I went out to the fellows and said, “What’s going on?”
We’re done. Except for that piano. We got to get it from the
truck to the house. And then he said something that provided for me--out of the
blue--a question that will stay close to me for our first year together, our
first two years together, for as long as we are in ministry together. He said,
“We’re just taking a look to see how open the doors are.”
It was a clarifying moment for me. It happened in spite of my
plans. It came as a great surprise. If it were a moment in The Simsons, the
clouds would open up and trumpets would have started to play. But alas, I just
filed it away in a corner of my mind with a promise to myself to get back to
reflection about it.
It is THE question as we build our community, beloved and
inclusive and affirming--how open are OUR doors, the doors to this place. This
place that offers itself to our imagination, constituted by no one but
ourselves. How open are the doors. Let us take a look around this year.
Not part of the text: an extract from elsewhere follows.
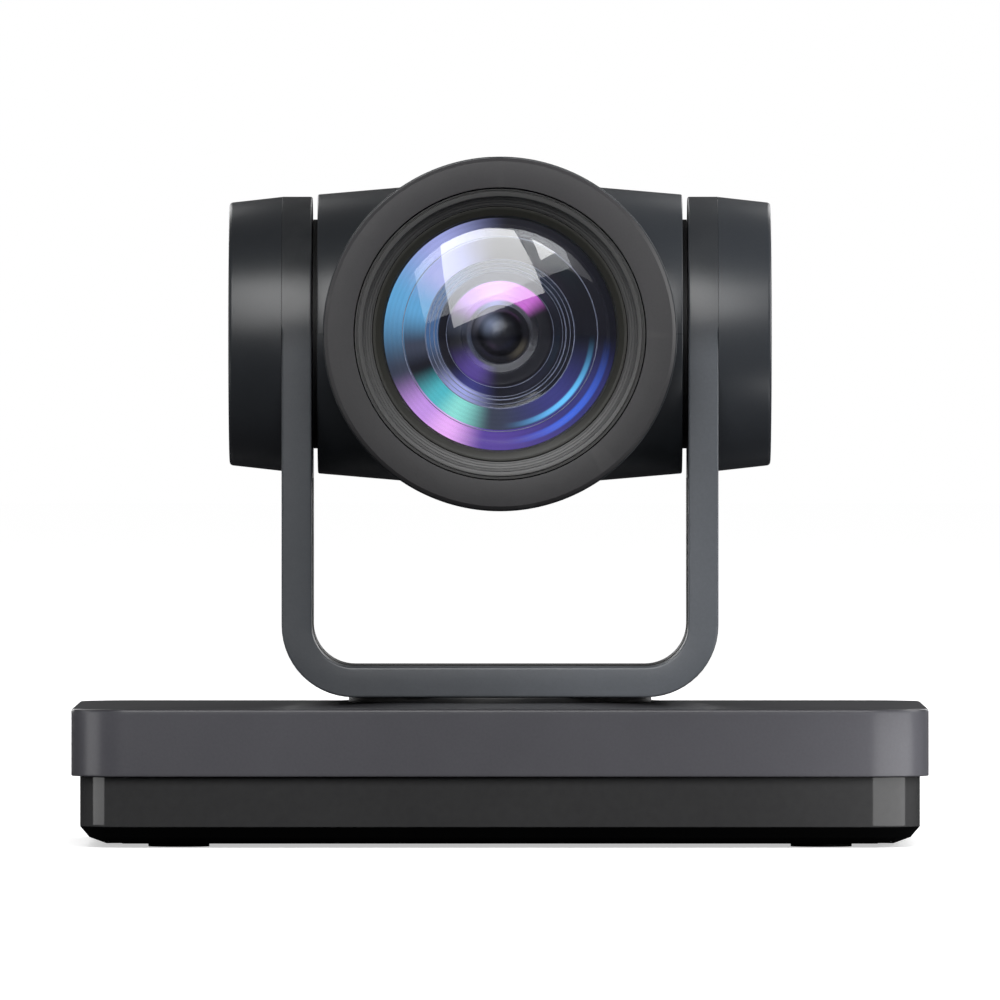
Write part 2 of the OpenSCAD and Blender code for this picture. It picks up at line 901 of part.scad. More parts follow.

So as we move forward this year--there will be great plans,
there will be triumphs and little missteps, as with everything in life--but as
we move forward let us leave space in our dealings with each other for those
moments that come as little gifts, little moments of grace and clarity, that we
could never manufacture. Let us be mindful of them, as Joe reminded us some
weeks ago.
These little moments of small wonder make up part of the life of
faith and hope that we come here week in and week out to celebrate. Let us sing
now, of that faith, within us, around us. That sense of wonder that will not
let us go. The closing hymn is Now Let us Sing, Number 368 in the hymnal.